Bulletin #48

 
 

18 Janvier 2003
Grenoble, France

Dear Colleagues and Friends,
We have repaired our email system -for at least the present moment- and we take this opportunity to send our reflections on what many believe to be the imminent war in the Middle East.

(Please see below the important article on Iraq and the Bush administration sent to us by our research associate Michael Parenti, at Berkeley.)

_______________________________
Fragments from A Reflection on War
by Francis Feeley

Classic military science teaches that there are essentially four types of
war: a) wars of national independence, b) imperialist wars of expansion, c)
wars of national self-defense, and d) civil wars between social classes.

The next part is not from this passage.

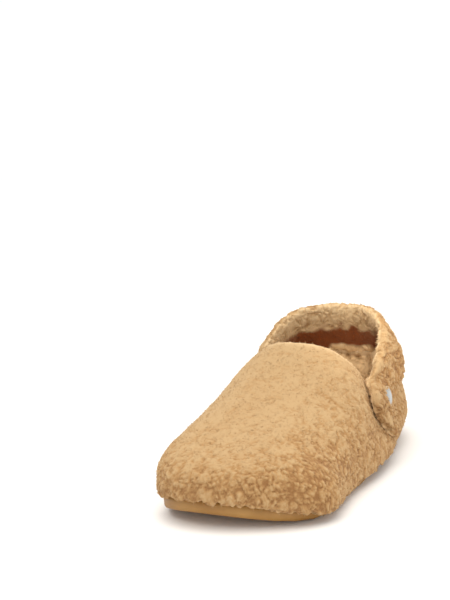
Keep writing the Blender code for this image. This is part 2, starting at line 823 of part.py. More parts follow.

In American history, the War of Independence (1776-83) represents the first
type. The subsequent 19th-century conquest of Indian lands, the Mexican
War, the U.S. conquest of Cuba and the Philippines are illustrations the
second type of war. An example of the third type of war in U.S. history is
World War II (AKA "the Good War"), which is represented as a war against
fascist expansion.

The fourth type of war, Civil War, is problematic in American history: Some
historians argue that beginning in 1860 a new industrial capitalist class,
in alliance with western farmers, gained political power, via the New
Republican Party,  in Washington, D.C. and went to war against the
reactionary, slave-owning agrarian class in the southern states, which had
controlled, through the Democratic Party,  the three branches of government
in Washington for the past decades. The ascendancy of this new political
party, with its specific social class interest was incompatible with
southern Democratic interests, and the definitive defeat of southern
aristocratic control of the state quickly released the forces of rapid
industrial expansion in late 19th-century America.

Other historians have argued that the so-called Civil War was more
accurately a "War of Secession," or a "War between the States," fought
between regional factions for national self-defense, i.e. to preserve the
union of the United States of America against regional separatism. Either
way, no less than 2% of the total U.S. population ended up dead before this
war was over.

Another observation from classic military science is that open conflict is
preceded by a period of preparation that includes psychological warfare.
Wars, in other words, usually begin long before the actual confrontation
occurs.

Today, modern science permits virtual wars to be fought. The author George
Orwell suggested in his book 1984, such "wars" are perpetuated to
strengthen popular  allegiance to the state. A post-Orwellian strategy used
by the United States military is to hide the evidence of criminal
activities in the "killing fields" during war by preventing reporters and
cameraman from visiting sites until the destruction and the mass burial of
the evidence has been achieved. This "sanitized" version of war is more
like a "Covert Action," where U.S. agents are sent to the hospitals and
morgues of suppress evidence, and burial brigades spend hours, if not days,
burning and hiding dead bodies. Thus it would seem that modern military
science teaches a  pre-war strategy of psychological terror and a post-war
tactic of hiding the evidence of destruction, in order to control descent.
("What's all the fuss about, anyway?)

For more on new techniques employed by the state to hide the costs of war
from public view, please see the "Reporters without Borders" trilingual
(French/English/Spanish) web site:

                                         <http://www.rsf.org>
 

The ease with which the American ruling class manipulates the feelings and
perceptions of the American public is cause for alarm in distant places.
Today's friends could quickly appear on tomorrow's "enemy list" in a world
where capitalist competition reigns and where real communities have been
subverted and replaced by an imaginary sense of community that is promoted
and paid for by commercial interests. Many years ago, William Appleman
Williams observed that what we as a nation share in common has been reduced
to a desire to consume and a fear of communism.

The latter notion of an "indispensable enemy" is not new, but Lewis Carroll
reminds us that any conflict, even one which evokes the most bitter
feelings, can be transcended by the perception of  a GREATER DANGER: "just
then flew down a monstrous crow, as black as a tar barrel, which frightened
both the heroes so they quite forgot their quarrel."